John Brown Canyon was a non-technical dirt road that crosses over from western Colorado into eastern Utah, coming in behind the La Sals. From what I had read it was to be a fairly straightforward ride. It was. Here’s a couple of shots en route.
And a sign (sort of) marking the border.
We stopped at a pull-out a few hundred yards above the trail head to Fisher Mesa and cooked up some tasty lunch – those just-add-water noodle bowl things. Yea, lunch pretty much sucked on those 140 calories didn’t last long. The view from our lunch spot was sweet, looking down into Fisher valley and out towards Polar Mesa. While sitting there it hit me – let’s ride down Fisher Valley and Onion Creek! I’d been bugging some of my fellow mtb buddies about doing this ride for a few years with no takers but since the opportunity was presenting itself I convinced Kerry it would be fine, “it’s just an easy dirt road”.
So we back tracked a mile or so back to the turn off that would take us down to Fisher Valley. I noticed a more direct route that appeared to drop you right into the very top of the valley but we opted not to take this route, saving that for the 30 lb bikes some other time.
Instead we rolled around Polar Mesa taking in the scenery. The road started out to be fairly solid but in good Moab tradition it got softer and sandier as we progressed.
Some of the turns were quite loose and soft.
We both laid our bikes down several times for some apparently much needed dirt naps. Guess the bikes were tired and hot. By now Kerry had become an expert in lifting her bike back up. I had not had much experience with this. In one particular case my bike was lying with the wheels slightly uphill which meant it was going to be extra tough to get it back up. I tried for a bit but couldn’t quite get it up. Kerry finally convinced me to unload all my gear and try again. It’s amazing how much easier it is to pick your bike up if it isn’t laden with an extra 50 lbs of gear. Sorry, no pics – camera was packed away inside one of Kerry’s Givi boxes at this point. Not sure why.
Anyhoo, we persevered and finally made it down into the Fisher Valley.
And into Onion Creek…
It really didn’t smell all that bad.
We took a quick break when we got out to the highway but it was now mid-afternoon and must have been close to 100 degrees. With no shade around we opted to keep moving – it was to be all highway along the Colorado River from here to Moab. Woohoo!
After about 2 miles we pull up behind a bunch of stopped traffic just sitting there baking away in the desert. The road was closed temporarily due to a movie being filmed. We must have sat there for half an hour. When we did get to go by, judging from the props we saw, I’d say there were filming some sort of Western with a big old fashioned steam locomotive (mounted on the back of a flatbed trailer).
Soon we were cruising into Moab. This place is pretty much void of tourists this time of year, except for the French who must really love the heat. We saw loads of jacked up 4wd diesel trucks with huge tail pipes spewing clouds of soot. (Oh, wait, I have one of those
) Gotta love this place. We pulled into the Moab Cremery and bellied up to the ice cream counter. Two scoops on a waffle cone please.

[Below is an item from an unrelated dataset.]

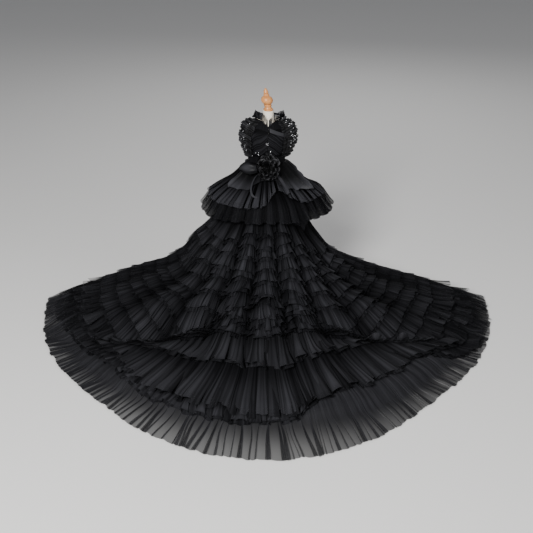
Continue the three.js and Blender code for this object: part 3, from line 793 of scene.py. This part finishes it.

The ice cream didn’t last long in this heat. We did step outside to get these shots but then quickly retreated indoors to finish off our treats before the dripped all over the side walk.
Since we had heard the waters of Onion Creek can be quit corrosive (too much salt?) we headed to the nearest car wash and cleaned our bikes off. They needed a bath anyway since we had now been on the road for a week.
We headed south out of town, rode out through the Spanish Valley and headed up towards Geyser Pass. We headed to a spot that in the past had good water and a potential camping spot. No water, no snow on the peaks, no nothing. We pressed on and got water from a creek just below Geyser Pass. While stopped there filtering water we came across two fellas riding the TAT. The first guy was on a KTM 690 Enduro. Looks like a fun bike. We chatted for a bit and I think I had convinced them not to head down to town but up to the Oowah Lake Campground instead, just off the La Sal Loop Rd. Much cooler up here I told them.
We found a nice camp spot just over the pass but as we began to unload our gear we noticed another tent hidden a bit further back in the trees. Not wanting to invade someone's spot we pressed on, and on, and on. We headed down the western side of the La Sals and rode for what seemed like another hour, and by now it was getting close to being dark and we were freakin tired. The 140 calorie lunch followed by ice cream in this heat wasn’t a great combo. Eventually we headed up some small road and ended up just camping at the dead end. Hey, it was flat and we were done.